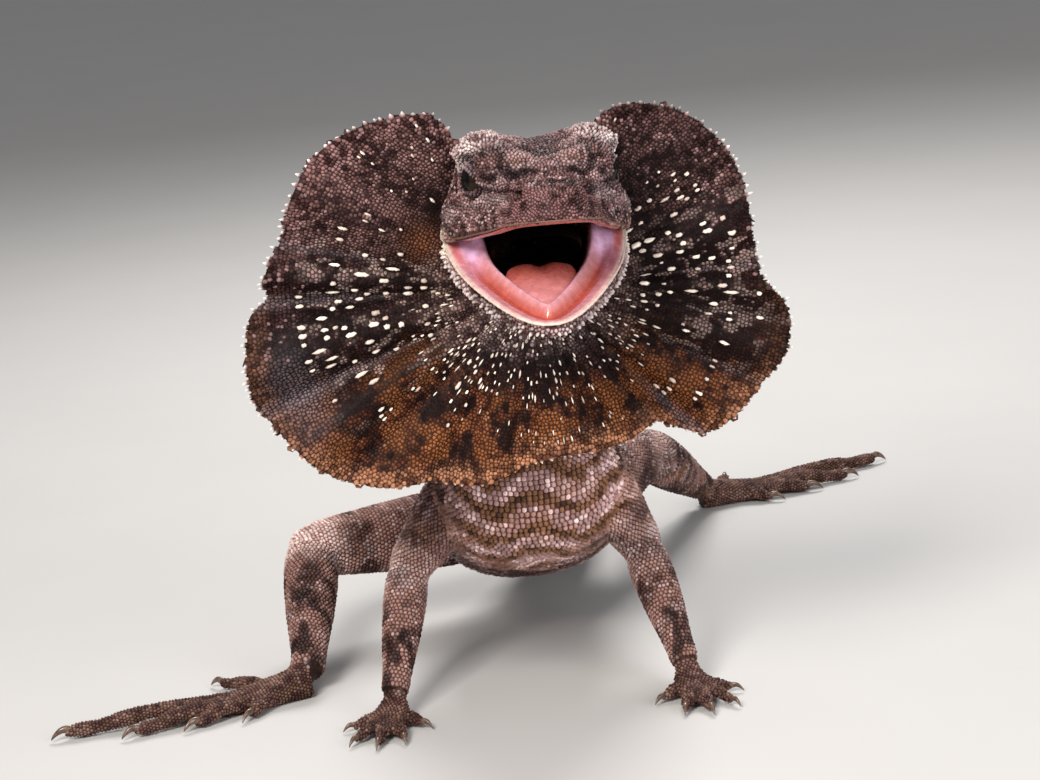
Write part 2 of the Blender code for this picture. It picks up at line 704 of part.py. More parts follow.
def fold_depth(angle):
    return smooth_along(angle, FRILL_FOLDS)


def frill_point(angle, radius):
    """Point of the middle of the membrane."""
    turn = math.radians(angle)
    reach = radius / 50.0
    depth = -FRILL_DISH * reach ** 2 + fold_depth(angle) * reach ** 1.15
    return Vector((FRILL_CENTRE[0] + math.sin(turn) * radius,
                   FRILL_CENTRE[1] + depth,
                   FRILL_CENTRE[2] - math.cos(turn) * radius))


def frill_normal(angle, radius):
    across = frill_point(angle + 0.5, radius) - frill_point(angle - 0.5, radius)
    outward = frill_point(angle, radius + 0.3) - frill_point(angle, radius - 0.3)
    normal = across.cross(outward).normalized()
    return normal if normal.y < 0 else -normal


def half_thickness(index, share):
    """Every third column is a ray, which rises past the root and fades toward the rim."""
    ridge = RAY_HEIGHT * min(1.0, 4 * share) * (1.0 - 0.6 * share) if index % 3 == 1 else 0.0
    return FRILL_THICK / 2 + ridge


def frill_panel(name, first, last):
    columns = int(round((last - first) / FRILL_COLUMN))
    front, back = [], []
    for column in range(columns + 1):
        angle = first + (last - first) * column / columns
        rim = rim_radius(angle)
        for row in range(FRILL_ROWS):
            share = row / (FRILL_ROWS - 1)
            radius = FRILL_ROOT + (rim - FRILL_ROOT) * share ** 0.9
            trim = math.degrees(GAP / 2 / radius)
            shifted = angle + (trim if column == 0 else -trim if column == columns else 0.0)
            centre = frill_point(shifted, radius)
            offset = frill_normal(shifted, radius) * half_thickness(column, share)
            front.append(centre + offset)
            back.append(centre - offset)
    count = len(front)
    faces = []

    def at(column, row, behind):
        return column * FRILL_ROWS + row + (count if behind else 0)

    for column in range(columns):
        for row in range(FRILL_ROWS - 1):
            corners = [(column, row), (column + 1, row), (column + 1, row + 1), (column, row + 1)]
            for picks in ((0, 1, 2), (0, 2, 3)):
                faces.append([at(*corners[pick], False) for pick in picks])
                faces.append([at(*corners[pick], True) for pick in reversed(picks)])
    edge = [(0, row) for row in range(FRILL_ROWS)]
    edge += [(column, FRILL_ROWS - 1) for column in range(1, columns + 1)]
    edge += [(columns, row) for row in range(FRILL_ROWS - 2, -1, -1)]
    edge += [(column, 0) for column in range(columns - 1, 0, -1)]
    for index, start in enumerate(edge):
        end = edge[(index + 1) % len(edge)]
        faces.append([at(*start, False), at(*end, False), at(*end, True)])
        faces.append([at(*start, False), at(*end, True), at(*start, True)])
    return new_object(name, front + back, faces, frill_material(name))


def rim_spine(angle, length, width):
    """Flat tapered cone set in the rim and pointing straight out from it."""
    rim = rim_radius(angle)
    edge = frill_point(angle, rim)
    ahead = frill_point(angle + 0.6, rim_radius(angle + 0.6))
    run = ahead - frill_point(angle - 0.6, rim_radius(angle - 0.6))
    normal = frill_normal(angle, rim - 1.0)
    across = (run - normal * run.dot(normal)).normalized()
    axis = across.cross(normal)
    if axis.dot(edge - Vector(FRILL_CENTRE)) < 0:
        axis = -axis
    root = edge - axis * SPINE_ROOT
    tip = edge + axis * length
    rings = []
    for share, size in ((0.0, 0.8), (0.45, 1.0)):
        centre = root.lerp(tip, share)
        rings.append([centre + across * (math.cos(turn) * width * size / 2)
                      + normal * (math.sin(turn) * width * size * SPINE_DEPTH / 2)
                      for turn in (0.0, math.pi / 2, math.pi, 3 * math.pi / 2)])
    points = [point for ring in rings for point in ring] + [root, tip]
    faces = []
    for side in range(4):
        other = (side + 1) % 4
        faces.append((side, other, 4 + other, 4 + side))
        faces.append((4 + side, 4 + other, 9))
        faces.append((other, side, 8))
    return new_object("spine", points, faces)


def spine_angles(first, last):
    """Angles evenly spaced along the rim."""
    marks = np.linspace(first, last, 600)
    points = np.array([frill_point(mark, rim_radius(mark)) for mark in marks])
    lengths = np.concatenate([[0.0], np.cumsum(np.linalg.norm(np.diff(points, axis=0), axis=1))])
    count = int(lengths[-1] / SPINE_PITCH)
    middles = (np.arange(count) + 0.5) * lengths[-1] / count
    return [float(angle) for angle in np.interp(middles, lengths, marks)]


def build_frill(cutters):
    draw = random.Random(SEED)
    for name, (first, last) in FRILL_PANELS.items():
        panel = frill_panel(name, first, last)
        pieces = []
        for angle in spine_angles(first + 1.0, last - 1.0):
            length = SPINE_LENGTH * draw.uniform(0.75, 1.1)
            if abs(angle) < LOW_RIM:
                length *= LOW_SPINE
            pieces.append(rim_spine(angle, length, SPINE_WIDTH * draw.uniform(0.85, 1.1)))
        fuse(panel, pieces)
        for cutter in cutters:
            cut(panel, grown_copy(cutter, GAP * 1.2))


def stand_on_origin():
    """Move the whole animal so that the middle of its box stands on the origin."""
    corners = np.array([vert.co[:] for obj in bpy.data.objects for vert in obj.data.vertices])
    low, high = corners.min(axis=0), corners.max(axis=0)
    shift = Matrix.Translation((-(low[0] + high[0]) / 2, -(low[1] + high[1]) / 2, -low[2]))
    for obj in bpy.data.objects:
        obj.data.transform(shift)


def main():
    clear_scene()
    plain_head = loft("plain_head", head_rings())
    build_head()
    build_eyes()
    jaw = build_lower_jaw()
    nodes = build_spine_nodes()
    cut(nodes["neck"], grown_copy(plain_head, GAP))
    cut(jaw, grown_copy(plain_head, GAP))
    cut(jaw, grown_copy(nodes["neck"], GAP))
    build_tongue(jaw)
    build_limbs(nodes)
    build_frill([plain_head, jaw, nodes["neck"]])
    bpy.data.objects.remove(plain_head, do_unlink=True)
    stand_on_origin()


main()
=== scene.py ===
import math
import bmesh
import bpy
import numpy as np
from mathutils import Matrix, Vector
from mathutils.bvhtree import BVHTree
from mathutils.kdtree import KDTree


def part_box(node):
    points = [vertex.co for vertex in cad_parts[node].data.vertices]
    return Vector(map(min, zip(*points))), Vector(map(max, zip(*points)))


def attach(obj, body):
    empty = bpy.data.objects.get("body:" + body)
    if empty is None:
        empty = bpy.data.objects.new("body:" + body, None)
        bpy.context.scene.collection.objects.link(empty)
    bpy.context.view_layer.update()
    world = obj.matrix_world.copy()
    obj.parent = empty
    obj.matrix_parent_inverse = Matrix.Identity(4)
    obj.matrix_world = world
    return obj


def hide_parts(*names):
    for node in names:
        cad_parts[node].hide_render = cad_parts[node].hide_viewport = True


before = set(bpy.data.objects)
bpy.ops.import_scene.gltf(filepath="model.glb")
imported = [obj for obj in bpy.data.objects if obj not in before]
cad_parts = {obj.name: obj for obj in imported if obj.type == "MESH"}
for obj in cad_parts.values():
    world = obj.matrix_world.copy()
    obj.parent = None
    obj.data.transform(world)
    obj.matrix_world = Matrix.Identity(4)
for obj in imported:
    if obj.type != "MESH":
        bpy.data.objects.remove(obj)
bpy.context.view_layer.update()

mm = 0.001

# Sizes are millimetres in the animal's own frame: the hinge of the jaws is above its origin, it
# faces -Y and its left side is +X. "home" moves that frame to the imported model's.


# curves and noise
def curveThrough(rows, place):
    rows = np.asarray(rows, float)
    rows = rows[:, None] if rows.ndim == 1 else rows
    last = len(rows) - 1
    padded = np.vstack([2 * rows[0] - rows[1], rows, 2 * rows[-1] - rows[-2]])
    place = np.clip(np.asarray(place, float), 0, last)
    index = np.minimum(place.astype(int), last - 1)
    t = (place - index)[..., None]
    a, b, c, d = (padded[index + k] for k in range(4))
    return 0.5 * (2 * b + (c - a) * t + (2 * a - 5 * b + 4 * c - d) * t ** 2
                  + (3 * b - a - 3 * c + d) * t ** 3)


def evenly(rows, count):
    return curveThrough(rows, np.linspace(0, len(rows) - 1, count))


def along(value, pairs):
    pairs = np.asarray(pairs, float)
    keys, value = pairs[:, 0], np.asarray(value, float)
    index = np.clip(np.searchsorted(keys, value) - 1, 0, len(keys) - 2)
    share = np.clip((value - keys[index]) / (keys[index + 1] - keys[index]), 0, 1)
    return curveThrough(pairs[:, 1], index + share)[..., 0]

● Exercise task
Repeat, exactly as they stand above, the lines from the line with "build_head()" to the line with "bpy.data.objects.remove(obj)", both lines included.

● Correct response
    build_head()
    build_eyes()
    jaw = build_lower_jaw()
    nodes = build_spine_nodes()
    cut(nodes["neck"], grown_copy(plain_head, GAP))
    cut(jaw, grown_copy(plain_head, GAP))
    cut(jaw, grown_copy(nodes["neck"], GAP))
    build_tongue(jaw)
    build_limbs(nodes)
    build_frill([plain_head, jaw, nodes["neck"]])
    bpy.data.objects.remove(plain_head, do_unlink=True)
    stand_on_origin()


main()
=== scene.py ===
import math
import bmesh
import bpy
import numpy as np
from mathutils import Matrix, Vector
from mathutils.bvhtree import BVHTree
from mathutils.kdtree import KDTree


def part_box(node):
    points = [vertex.co for vertex in cad_parts[node].data.vertices]
    return Vector(map(min, zip(*points))), Vector(map(max, zip(*points)))


def attach(obj, body):
    empty = bpy.data.objects.get("body:" + body)
    if empty is None:
        empty = bpy.data.objects.new("body:" + body, None)
        bpy.context.scene.collection.objects.link(empty)
    bpy.context.view_layer.update()
    world = obj.matrix_world.copy()
    obj.parent = empty
    obj.matrix_parent_inverse = Matrix.Identity(4)
    obj.matrix_world = world
    return obj


def hide_parts(*names):
    for node in names:
        cad_parts[node].hide_render = cad_parts[node].hide_viewport = True


before = set(bpy.data.objects)
bpy.ops.import_scene.gltf(filepath="model.glb")
imported = [obj for obj in bpy.data.objects if obj not in before]
cad_parts = {obj.name: obj for obj in imported if obj.type == "MESH"}
for obj in cad_parts.values():
    world = obj.matrix_world.copy()
    obj.parent = None
    obj.data.transform(world)
    obj.matrix_world = Matrix.Identity(4)
for obj in imported:
    if obj.type != "MESH":
        bpy.data.objects.remove(obj)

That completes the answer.